▸ **PROBLEM**
Nothing but the lines from the one containing "hollow_shift = pellet_pitch" down to the one containing "shown = obj.evaluated_get(depsgraph)", both included, should be echoed, and each exactly as it stands.

== == ==

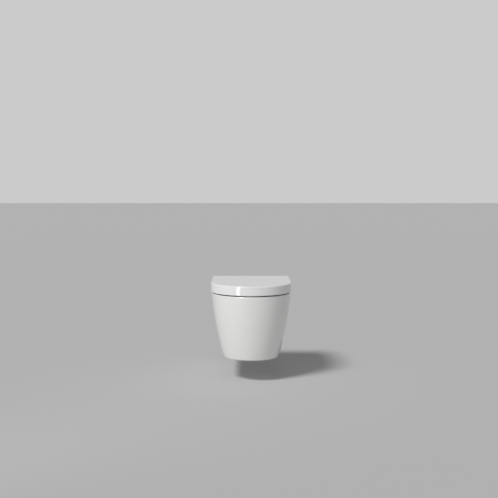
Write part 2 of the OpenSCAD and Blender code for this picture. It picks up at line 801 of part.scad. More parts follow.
// The seat's ring, from sections turned and run round its hole
module seat_ring() {
    turn_y = seat_hole_back_y - seat_corner_r;
    color([0.94, 0.94, 0.93])
    difference() {
        union() {
            intersection() {
                union() {
                    front_turn(front_centre_y) seat_section(seat_hole_r);
                    side_run(front_centre_y, seat_back_y) seat_section(seat_hole_r);
                    across(-ring_mid_r, ring_mid_r)
                        polygon(bar_outline(seat_hole_back_y, seat_back_y + 2 * seat_outer_edge_r, seat_low_z,
                            seat_top_z, seat_inner_edge_r, seat_outer_edge_r, seat_low_edge_r));
                    for (side = [LEFT, RIGHT]) on_side(side)
                        translate([seat_hole_r - seat_corner_r, turn_y, 0])
                            rotate_extrude(angle = 90) seat_section(seat_corner_r);
                }
                across(-pan_w, pan_w)
                    polygon(bar_outline(-2 * pan_len, seat_back_y, seat_low_z, seat_top_z,
                        seat_low_edge_r, seat_outer_edge_r, seat_low_edge_r));
            }
            seat_arm(LEFT);
            seat_arm(RIGHT);
        }
        knuckle_bore(LEFT, seat_knuckle_x);
        knuckle_bore(RIGHT, seat_knuckle_x);
    }
}

module seat_section(inner) {
    polygon(bar_outline(inner, inner + seat_ring_w, seat_low_z, seat_top_z,
        seat_inner_edge_r, seat_outer_edge_r, seat_low_edge_r));
}

// Place on the ring: at an angle from straight ahead, or at a distance behind the front curve's centre
module ring_front(side, angle) {
    translate([side * ring_mid_r * sin(angle), front_centre_y - ring_mid_r * cos(angle), 0]) children();
}

module ring_rear(side, behind) {
    translate([side * ring_mid_r, front_centre_y + behind, 0]) children();
}

module seat_bumper() {
    color([0.80, 0.80, 0.79])
    translate([0, 0, rim_z + rest_gap]) cylinder(r = seat_bumper_r, h = seat_lift - rest_gap);
}

module lid_bumper() {
    color([0.80, 0.80, 0.79])
    translate([0, 0, seat_top_z + rest_gap])
        cylinder(r = lid_bumper_r, h = lid_top_z - lid_top_t - lid_boss_h - seat_top_z - rest_gap);
}

module lid_boss() {
    translate([0, 0, lid_top_z - lid_top_t - lid_boss_h]) cylinder(r = lid_boss_r, h = lid_boss_h + over);
}

function lid_outline() =
    concat(
        [[0, lid_low_z]],
        arc(lid_r - lid_lip_r, lid_low_z + lid_lip_r, lid_lip_r, -90, 0, edge_steps),
        arc(lid_r - lid_edge_r, lid_top_z - lid_edge_r, lid_edge_r, 0, 90, edge_steps),
        [[0, lid_top_z]]
    );

function lid_hollow_outline() =
    let (r = lid_r - lid_wall_t, top = lid_top_z - lid_top_t)
    [[0, lid_low_z - over], [r, lid_low_z - over], [r, top], [0, top]];

// Bridge from the lid's back wall to its knuckle
module lid_arm(side) {
    on_side(side) {
        translate([0, axis_y, axis_z]) across(lid_knuckle_x, lid_knuckle_x + knuckle_w)
            polygon([
                [-hinge_behind - lid_wall_t / 2, lid_top_z - lid_back_h - axis_z],
                [0, -knuckle_r], [0, knuckle_r],
                [-hinge_behind - lid_wall_t / 2, knuckle_r]
            ]);
        on_axis(knuckle_r, lid_knuckle_x, lid_knuckle_x + knuckle_w);
    }
}

module lid_shell() {
    color([0.96, 0.96, 0.95])
    difference() {
        union() {
            difference() {
                intersection() {
                    d_solid(lid_outline(), lid_back_y);
                    across(-pan_w, pan_w)
                        polygon(bar_outline(-2 * pan_len, lid_back_y, lid_low_z, lid_top_z,
                            lid_lip_r, lid_back_edge_r, lid_lip_r / 2));
                }
                d_solid(lid_hollow_outline(), lid_back_y - lid_wall_t);
                translate([lid_wall_t - lid_r, front_centre_y, lid_low_z - over])
                    cube([
                        2 * (lid_r - lid_wall_t), lid_back_y - front_centre_y + over,
                        lid_h - lid_back_h + over
                    ]);
            }
            for (side = [LEFT, RIGHT]) {
                ring_front(side, lid_bumper_angle) lid_boss();
                ring_rear(side, lid_bumper_behind) lid_boss();
            }
            lid_arm(LEFT);
            lid_arm(RIGHT);
        }
        knuckle_bore(LEFT, lid_knuckle_x);
        knuckle_bore(RIGHT, lid_knuckle_x);
    }
}

module seat_damper() {
    color([0.20, 0.21, 0.22]) cartridge(RIGHT, seat_knuckle_x);
}

module seat_bush() {
    color([0.85, 0.85, 0.82]) cartridge(LEFT, seat_knuckle_x);
}

module lid_damper() {
    color([0.20, 0.21, 0.22]) cartridge(LEFT, lid_knuckle_x);
}

module lid_bush() {
    color([0.85, 0.85, 0.82]) cartridge(RIGHT, lid_knuckle_x);
}

bowl();
wall_bracket(LEFT);  // wall_bracket_left
wall_bracket(RIGHT);  // wall_bracket_right
stud_washers();
stud_nuts();
side_sleeves();
side_screws();
screw_cap(LEFT);  // screw_cap_left
screw_cap(RIGHT);  // screw_cap_right
flush_distributor();
hinge_post(LEFT);  // hinge_post_left
hinge_post(RIGHT);  // hinge_post_right
hinge_gaskets();
expanding_plugs();
plug_nuts();
hinge_bolts();
hinge_pin(LEFT);  // hinge_pin_left
hinge_pin(RIGHT);  // hinge_pin_right
pin_clips();
seat_ring();
ring_front(LEFT, seat_bumper_angle) seat_bumper();  // seat_bumper_front_left
ring_front(RIGHT, seat_bumper_angle) seat_bumper();  // seat_bumper_front_right
ring_rear(LEFT, seat_bumper_behind) seat_bumper();  // seat_bumper_rear_left
ring_rear(RIGHT, seat_bumper_behind) seat_bumper();  // seat_bumper_rear_right
seat_damper();
seat_bush();
lid_shell();
ring_front(LEFT, lid_bumper_angle) lid_bumper();  // lid_bumper_front_left
ring_front(RIGHT, lid_bumper_angle) lid_bumper();  // lid_bumper_front_right
ring_rear(LEFT, lid_bumper_behind) lid_bumper();  // lid_bumper_rear_left
ring_rear(RIGHT, lid_bumper_behind) lid_bumper();  // lid_bumper_rear_right
lid_damper();
lid_bush();
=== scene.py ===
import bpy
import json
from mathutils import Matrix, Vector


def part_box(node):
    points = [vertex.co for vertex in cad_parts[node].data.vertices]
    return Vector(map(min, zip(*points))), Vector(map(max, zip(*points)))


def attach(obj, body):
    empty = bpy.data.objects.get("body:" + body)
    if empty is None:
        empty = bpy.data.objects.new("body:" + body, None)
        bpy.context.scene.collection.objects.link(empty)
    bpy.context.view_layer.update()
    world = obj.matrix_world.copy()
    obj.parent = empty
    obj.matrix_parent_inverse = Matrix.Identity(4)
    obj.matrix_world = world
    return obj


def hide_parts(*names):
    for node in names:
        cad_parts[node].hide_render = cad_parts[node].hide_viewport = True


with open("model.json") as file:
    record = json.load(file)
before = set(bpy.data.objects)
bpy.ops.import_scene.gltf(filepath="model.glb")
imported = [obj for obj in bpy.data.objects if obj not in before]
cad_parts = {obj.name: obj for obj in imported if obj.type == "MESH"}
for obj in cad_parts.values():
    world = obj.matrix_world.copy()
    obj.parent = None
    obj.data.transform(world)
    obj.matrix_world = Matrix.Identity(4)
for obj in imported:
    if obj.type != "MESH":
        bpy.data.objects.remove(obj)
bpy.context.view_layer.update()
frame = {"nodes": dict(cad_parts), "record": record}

import json
import math
from functools import partialmethod

import bmesh
import bpy
import numpy as np
from mathutils import Matrix, Vector

# Metres: x runs to the right, y to the wall, and z up from the height of the wall frame's studs
MM = 0.001
SIDES = (-1, 1)
RIGHT = (1, 0, 0)
TO_WALL = (0, 1, 0)
TO_ROOM = (0, -1, 0)
UP = (0, 0, 1)

# Limits for doubles, straight edges, flat faces and sharp edges, then how edges are eased and shaded
MERGE = 1e-6
LEAST_EDGE = MERGE / 10
STRAIGHT = math.radians(0.05)
FLAT = math.radians(1)
SHARP = math.radians(35)
EASING_STEPS = 3
SMOOTHING = 60

# How far a cutting solid runs past the face that it cuts
PAST = 5 * MM
JUST_PAST = MM

# Sizes that the frame gives
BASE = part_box("bowl")[0].z
LID_LOW, LID_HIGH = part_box("lid_shell")
SEAT_LOW, SEAT_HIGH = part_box("seat_ring")
LID_R = LID_HIGH.x
SEAT_R = SEAT_HIGH.x
FRONT_CENTRE = LID_LOW.y + LID_R

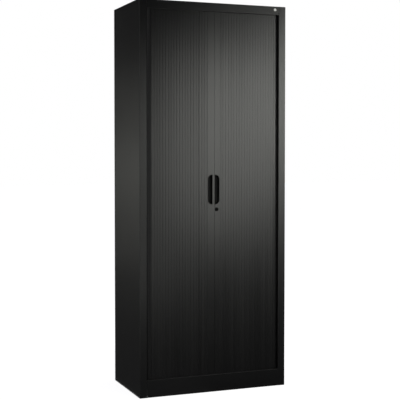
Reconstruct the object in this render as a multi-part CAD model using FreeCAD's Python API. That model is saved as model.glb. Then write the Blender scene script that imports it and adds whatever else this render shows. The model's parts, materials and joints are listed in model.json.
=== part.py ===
"""Tall steel cabinet with two side-opening roll fronts (tambour doors).

Frame: origin on the floor under the middle of the cabinet, +X to the right as seen from
the front, +Y towards the back, +Z up. The doors are at the front, on the -Y side.
All lengths are in millimetres.
"""
import FreeCAD
import Part

import math
import os

V = FreeCAD.Vector

# ---------------------------------------------------------------- carcass
WIDTH = 800.0
DEPTH = 430.0
HEIGHT = 1980.0
SHEET = 0.9               # sheet steel
BEND = 1.0                # inside radius of every fold
STILE = 38.0              # width of the upright front frame members
TOP_RAIL = 44.0           # height of the front face above the doors
PLINTH = 88.0             # height of the front face below the doors
REVEAL = 11.0             # how far the slats stand behind the front face
LIP_GAP = 2.0             # from the frame's return lips to the slats
REAR_FLANGE = 16.0        # rear fold of the side panels
REAR_APRON = 30.0         # rear fold of the top panel
PLINTH_FOOT = 20.0        # fold under the plinth face
BASE_FLANGE = 30.0        # folds of the base panel

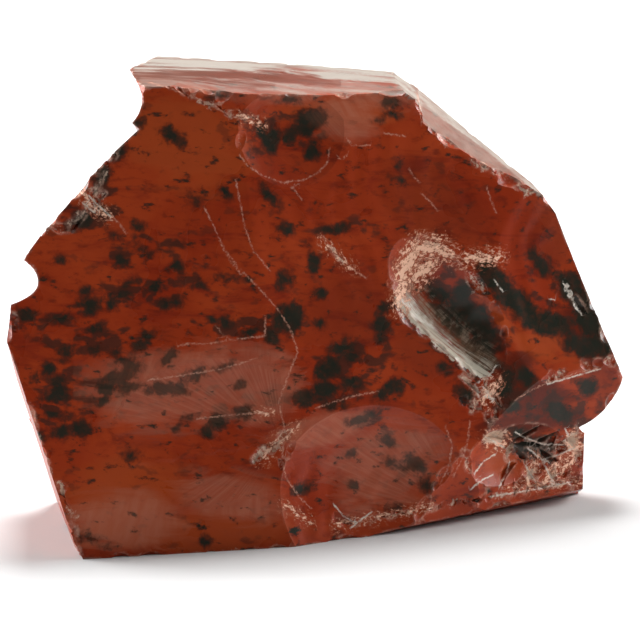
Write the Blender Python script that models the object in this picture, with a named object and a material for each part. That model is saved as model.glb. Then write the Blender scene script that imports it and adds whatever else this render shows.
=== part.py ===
"""A chunk of red-and-black obsidian, one solid piece of natural glass that rests on a flat broken base.

Metres, +Z up. The stone's broad front looks towards -Y and leans back a little. Its shape is what is
left of a rough block after many fractures, so every surface below is one scar: a place, the direction
it faces, and how much it is bowed. Lengths are millimetres on the leaning front:
(across to the right, up the front, back into the stone).
"""
import math
from dataclasses import dataclass

import bmesh
import bpy
from mathutils import Matrix, Vector

MM = 0.001
LEAN = math.radians(13.0)       # how far the front leans back from upright
ORIGIN_BACK = 22.0              # the model's origin is on the base, this far behind its front corner

# The rough block that the scars are struck from: centre and size.
BLOCK_CENTRE = (0.0, 30.0, 24.0)
BLOCK_SIZE = (96.0, 84.0, 66.0)

# How finely a bowed scar is faceted.
LIFT = 40.0                     # how far a cutter rises above its scar, clear of the stone
WIDE = 90.0                     # radius of a cutter that isn't bounded by its own bow
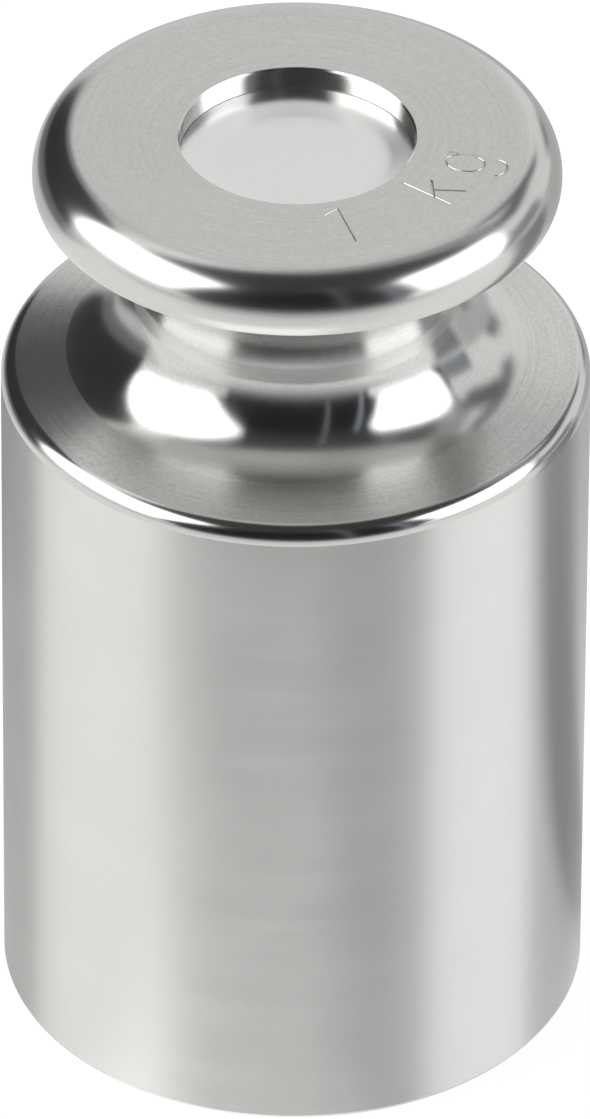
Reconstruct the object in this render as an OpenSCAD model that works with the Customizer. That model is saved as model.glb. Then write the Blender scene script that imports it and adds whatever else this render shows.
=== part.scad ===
// One-kilogram knob weight of stainless steel, turned from the bar in one piece, with an
// adjusting cavity in its axis that a pressed-in aluminium disc seals.
// Millimetres. +Z is up along the axis, and the origin is the centre of the base.

/* [Body] */
// Diameter of the cylindrical body
body_d = 48; // [40:0.5:60]
// Height of the body's straight side, up to the rounded edge
side_h = 58.4; // [35:0.1:75]
// Radius of the rounded edge between the side and the shoulder
shoulder_round = 1.55; // [1:0.05:3]
// Slope of the shoulder in degrees, falling outwards from the neck
shoulder_slope = 14.3; // [2:0.1:20]
// Radius of the small round on the base edge
base_round = 0.4; // [0.2:0.05:1]

/* [Knob] */
// Diameter of the knob over its rounded edge
knob_d = 42.8; // [35:0.1:52]
// Height of the knob's top face above the body's straight side
knob_rise = 23.5; // [19:0.1:29]
// Radius of the upper part of the rounded edge
knob_round_top = 3.8; // [3:0.1:4.6]
// Width of the rounded edge, from the faced top out to the widest place
knob_round_w = 2.8; // [2:0.1:3]
// Radius of the lower part of the rounded edge
knob_round_bottom = 2.8; // [2:0.1:4.2]
// Drop from the knob's widest place to the crisp edge where the hollow starts
knob_edge_drop = 1; // [0.5:0.1:1.8]

/* [Neck] */
// Diameter of the neck at its waist
neck_d = 26.4; // [20:0.1:32]
// Radius of the hollow that runs from the waist down to the shoulder
hollow_bottom = 7.3; // [4:0.1:8.8]

/* [Closing disc and cavity] */
// Diameter of the counterbore in the knob, and of the disc pressed into it
disc_d = 19; // [15:0.1:23]
// Thickness of the closing disc
disc_t = 1.5; // [0.8:0.1:3]
// Depth of the disc's face below the knob's top face
disc_inset = 1.9; // [0.5:0.1:3]
// Width of the broken edge round the counterbore's mouth
mouth_chamfer = 0.15; // [0.05:0.05:0.5]
// Diameter of the adjusting cavity below the disc
cavity_d = 9; // [7:0.1:14.5]
// Depth of the adjusting cavity below the disc's seat
cavity_h = 18.3; // [12:0.1:30]

/* [Adjusting shot] */
// Diameter of one pellet
pellet_d = 2.3; // [1.5:0.1:3]
// Layers of pellets in the cavity
pellet_layers = 3; // [1:1:5]
// Clearance between pellets, and between them and the cavity
pellet_gap = 0.03; // [0.02:0.01:0.2]

/* [Hidden] */
$fn = 180;
pellet_fn = 24;
// A cut runs this far past the face that it opens
cut_past = 1;

body_r = body_d / 2;
knob_r = knob_d / 2;
neck_r = neck_d / 2;
disc_r = disc_d / 2;
cavity_r = cavity_d / 2;
pellet_r = pellet_d / 2;
pellet_pitch = pellet_d + pellet_gap;
top_z = side_h + knob_rise;
seat_z = top_z - disc_inset - disc_t;
cavity_floor_z = seat_z - cavity_h;

// Rounded edge of the shoulder: its centre, and the point where the slope leaves it
shoulder_c = [body_r - shoulder_round, side_h];
slope_n = [sin(shoulder_slope), cos(shoulder_slope)];
shoulder_p = shoulder_c + shoulder_round * slope_n;

// Lower hollow of the neck: it touches the waist and the slope, which sets the waist's height
low_c_r = neck_r + hollow_bottom;
waist_z = shoulder_p.y + (hollow_bottom - slope_n.x * (low_c_r - shoulder_p.x)) / slope_n.y;
low_c = [low_c_r, waist_z];
low_p = low_c - hollow_bottom * slope_n;

// Rounded edge of the knob: both parts are widest at one height, and the lower part ends early,
// at the crisp edge
widest_z = top_z - sqrt(pow(knob_round_top, 2) - pow(knob_round_top - knob_round_w, 2));
edge_top_c = [knob_r - knob_round_top, widest_z];
edge_bottom_c = [knob_r - knob_round_bottom, widest_z];
crisp_z = widest_z - knob_edge_drop;
crisp_r = edge_bottom_c.x + sqrt(pow(knob_round_bottom, 2) - pow(knob_edge_drop, 2));

// Upper hollow of the neck: it touches the waist and ends in the crisp edge
hollow_top = (pow(crisp_r - neck_r, 2) + pow(crisp_z - waist_z, 2)) / (2 * (crisp_r - neck_r));
high_c = [neck_r + hollow_top, waist_z];

// Half section of the body, to the right of the axis: straight lines first, then the convex
// rounds are added and the two hollows of the neck are cut away
module body_section() {
    difference() {
        union() {
            polygon([
                [0, 0],
                [body_r - base_round, 0],
                [body_r, base_round],
                [body_r, side_h],
                shoulder_p,
                low_p,
                low_c,
                [crisp_r, waist_z],
                [crisp_r, crisp_z],
                [knob_r, widest_z],
                [knob_r - knob_round_w, top_z],
                [0, top_z]
            ]);
            translate([body_r - base_round, base_round]) circle(base_round);
            translate(shoulder_c) circle(shoulder_round);
            knob_edge(edge_top_c, knob_round_top, widest_z, top_z);
            knob_edge(edge_bottom_c, knob_round_bottom, crisp_z, widest_z);
        }
        hollow(low_c, hollow_bottom, waist_z - hollow_bottom, waist_z);
        hollow(high_c, hollow_top, waist_z, crisp_z);
    }
}

// Slice of a convex round of the knob's edge, between two heights
module knob_edge(centre, radius, from_z, to_z) {
    intersection() {
        translate(centre) circle(radius);
        translate([0, from_z]) square([knob_r, to_z - from_z]);
    }
}

// Slice of a hollow of the neck, between two heights, as wide as the whole round tool
module hollow(centre, radius, from_z, to_z) {
    intersection() {
        translate(centre) circle(radius);
        translate([neck_r, from_z]) square([2 * radius, to_z - from_z]);
    }
}

module mouth() {
    translate([0, 0, seat_z])
        cylinder(r = disc_r, h = top_z - seat_z + cut_past);
    translate([0, 0, top_z - mouth_chamfer])
        cylinder(r1 = disc_r, r2 = disc_r + mouth_chamfer, h = mouth_chamfer);
}

module body() {
    color("silver")
    difference() {
        rotate_extrude() body_section();
        mouth();
        translate([0, 0, cavity_floor_z])
            cylinder(r = cavity_r, h = cavity_h + cut_past);
    }
}

module closing_disc() {
    color("gainsboro")
    translate([0, 0, seat_z])
        cylinder(r = disc_r, h = disc_t);
}

// One layer of pellets, packed like a honeycomb as far as the cavity's wall
module pellet_layer(shift) {
    reach = cavity_r - pellet_r - pellet_gap;
    rows = ceil(reach / pellet_pitch) + 1;
    for (i = [-rows : rows])
        for (j = [-rows : rows]) {
            spot = pellet_pitch * [i + j / 2, j * sin(60)] + shift;
            if (norm(spot) <= reach)
                translate([spot.x, spot.y, pellet_r]) sphere(pellet_r, $fn = pellet_fn);
        }
}

module adjusting_shot() {
    layer_rise = pellet_pitch * sqrt(2 / 3);
    hollow_shift = pellet_pitch * [1 / 2, tan(30) / 2];
    color("gray")
    for (k = [0 : pellet_layers - 1])
        translate([0, 0, cavity_floor_z + k * layer_rise])
            pellet_layer(k % 2 == 0 ? [0, 0] : hollow_shift);
}

body();
closing_disc();
adjusting_shot();
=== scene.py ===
# %% [markdown]
# # A one-kilogram knob weight
# This is the kind of weight that a laboratory puts on a balance to calibrate it: a bright steel
# cylinder with a lifting knob, turned from one bar. A paler disc lies in the knob and seals a
# small cavity with the pellets that bring the weight to exactly one kilogram.
#
# The lesson starts with the frame. The construction model is already there at its real size, in
# metres, and everything below is built around it without moving it.

# %% Load the frame
import math

import bpy
from mathutils import Matrix, Vector


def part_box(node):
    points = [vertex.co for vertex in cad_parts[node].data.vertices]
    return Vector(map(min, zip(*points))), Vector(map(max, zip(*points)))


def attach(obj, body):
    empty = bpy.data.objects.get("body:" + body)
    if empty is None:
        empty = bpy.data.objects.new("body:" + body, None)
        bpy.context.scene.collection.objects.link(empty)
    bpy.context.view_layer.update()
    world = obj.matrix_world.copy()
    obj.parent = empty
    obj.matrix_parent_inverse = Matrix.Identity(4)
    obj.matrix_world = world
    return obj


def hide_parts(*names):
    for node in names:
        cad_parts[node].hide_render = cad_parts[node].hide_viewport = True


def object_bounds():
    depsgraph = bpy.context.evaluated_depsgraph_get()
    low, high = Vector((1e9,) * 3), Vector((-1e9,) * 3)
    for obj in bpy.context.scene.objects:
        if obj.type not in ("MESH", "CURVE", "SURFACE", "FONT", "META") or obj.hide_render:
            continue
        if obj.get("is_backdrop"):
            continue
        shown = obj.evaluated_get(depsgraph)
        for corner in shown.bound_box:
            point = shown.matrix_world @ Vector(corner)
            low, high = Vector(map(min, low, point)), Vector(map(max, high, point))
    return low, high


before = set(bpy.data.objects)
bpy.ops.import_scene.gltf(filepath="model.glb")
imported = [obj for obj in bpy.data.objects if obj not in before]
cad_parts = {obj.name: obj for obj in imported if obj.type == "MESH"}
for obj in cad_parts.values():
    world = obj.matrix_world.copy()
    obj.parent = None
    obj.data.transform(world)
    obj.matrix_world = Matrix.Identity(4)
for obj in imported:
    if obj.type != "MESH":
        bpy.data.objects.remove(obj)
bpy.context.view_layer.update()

MM = 0.001

# %% [markdown]
# ## The sizes
# A turned part has few sizes. The large ones are read from the frame's own boxes, so they can't
# disagree with it. The rest are the radii that the lathe tool left, in millimetres. The maker
# would read them from the same drawing.

# %% Sizes that the frame gives, in millimetres
body_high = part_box("body")[1]
disc_low, disc_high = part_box("closing_disc")
shot_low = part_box("adjusting_shot")[0]

BODY_R = body_high.x / MM
TOP_Z = body_high.z / MM
DISC_R = disc_high.x / MM
DISC_TOP_Z = disc_high.z / MM
SEAT_Z = disc_low.z / MM
CAVITY_FLOOR_Z = shot_low.z / MM
print("body", round(2 * BODY_R, 2), "x", round(TOP_Z, 2), "mm, disc", round(2 * DISC_R, 2), "mm")

# %% Sizes from the drawing, in millimetres
SIDE_H = 58.4  # the straight side, up to the shoulder's round
BASE_ROUND = 0.4  # radius of the edge that the weight stands on
SHOULDER_ROUND = 1.55  # radius between the side and the shoulder
SHOULDER_SLOPE = math.radians(14.3)  # the shoulder falls outwards by this
NECK_R = 13.2  # at the waist
HOLLOW_BOTTOM = 7.3  # radius of the hollow between the waist and the shoulder
KNOB_R = 21.4  # at the knob's widest place
KNOB_ROUND_TOP = 3.8  # radius of the knob's edge above its widest place
KNOB_ROUND_W = 2.8  # how far that round reaches in before it meets the face
KNOB_ROUND_BOTTOM = 2.8  # radius of the edge below the widest place
KNOB_EDGE_DROP = 1.0  # from the widest place down to the crisp edge over the neck
EASE_ROUND = 3.5  # radius that buffing leaves where the knob's round meets its face
MOUTH_CHAMFER = 0.15  # broken edge round the recess
CAVITY_R = 4.5  # radius of the cavity under the disc
print("neck", 2 * NECK_R, "mm, knob", 2 * KNOB_R, "mm")

# %% [markdown]
# ## The section line
# A lathe makes every surface from one line: the half section, swept once round the axis. The
# line is drawn here in the order in which a finger would follow it, from the centre of the base,
# up the side, over the shoulder, along the neck, round the knob and down into the recess. Each
# stretch carries the name of its finish, because a real weight is not polished all over: its
# side and faces keep the fine marks of the tool, and only the rounds and the neck are buffed.
#
# Straight stretches get a ring close to each end. Smooth shading averages the normals of the
# faces that meet at a ring, and the short face at each end keeps that blend off the long one. A
# Bevel modifier could round the corners instead, but arcs in the line give each one its true
# radius. Buffing also takes a little off the corner where the knob's round meets its face, so
# the line runs through a small blend there instead of the drawing's crisp edge.

# %% Straight and round stretches
HOLD = 0.06  # width of the short face at the end of a straight stretch


def polar(centre, radius, angle):
    return (centre[0] + radius * math.cos(angle), centre[1] + radius * math.sin(angle))


def straight(finish, start, end, rings):
    length = math.dist(start, end)
    shares = [0, HOLD / length] + [k / rings for k in range(1, rings)] + [1 - HOLD / length]
    (r, z), (r_end, z_end) = start, end
    return [(r + (r_end - r) * t, z + (z_end - z) * t, finish) for t in shares]


def rounded(finish, centre, radius, start, end, step=math.radians(2.5)):
    count = max(6, math.ceil(abs(end - start) / step))
    turns = [start + (end - start) * k / count for k in range(count)]
    return [polar(centre, radius, turn) + (finish,) for turn in turns]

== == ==

▸ **THE RESULT**
    hollow_shift = pellet_pitch * [1 / 2, tan(30) / 2];
    color("gray")
    for (k = [0 : pellet_layers - 1])
        translate([0, 0, cavity_floor_z + k * layer_rise])
            pellet_layer(k % 2 == 0 ? [0, 0] : hollow_shift);
}

body();
closing_disc();
adjusting_shot();
=== scene.py ===
# %% [markdown]
# # A one-kilogram knob weight
# This is the kind of weight that a laboratory puts on a balance to calibrate it: a bright steel
# cylinder with a lifting knob, turned from one bar. A paler disc lies in the knob and seals a
# small cavity with the pellets that bring the weight to exactly one kilogram.
#
# The lesson starts with the frame. The construction model is already there at its real size, in
# metres, and everything below is built around it without moving it.

# %% Load the frame
import math

import bpy
from mathutils import Matrix, Vector


def part_box(node):
    points = [vertex.co for vertex in cad_parts[node].data.vertices]
    return Vector(map(min, zip(*points))), Vector(map(max, zip(*points)))


def attach(obj, body):
    empty = bpy.data.objects.get("body:" + body)
    if empty is None:
        empty = bpy.data.objects.new("body:" + body, None)
        bpy.context.scene.collection.objects.link(empty)
    bpy.context.view_layer.update()
    world = obj.matrix_world.copy()
    obj.parent = empty
    obj.matrix_parent_inverse = Matrix.Identity(4)
    obj.matrix_world = world
    return obj


def hide_parts(*names):
    for node in names:
        cad_parts[node].hide_render = cad_parts[node].hide_viewport = True


def object_bounds():
    depsgraph = bpy.context.evaluated_depsgraph_get()
    low, high = Vector((1e9,) * 3), Vector((-1e9,) * 3)
    for obj in bpy.context.scene.objects:
        if obj.type not in ("MESH", "CURVE", "SURFACE", "FONT", "META") or obj.hide_render:
            continue
        if obj.get("is_backdrop"):
            continue
        shown = obj.evaluated_get(depsgraph)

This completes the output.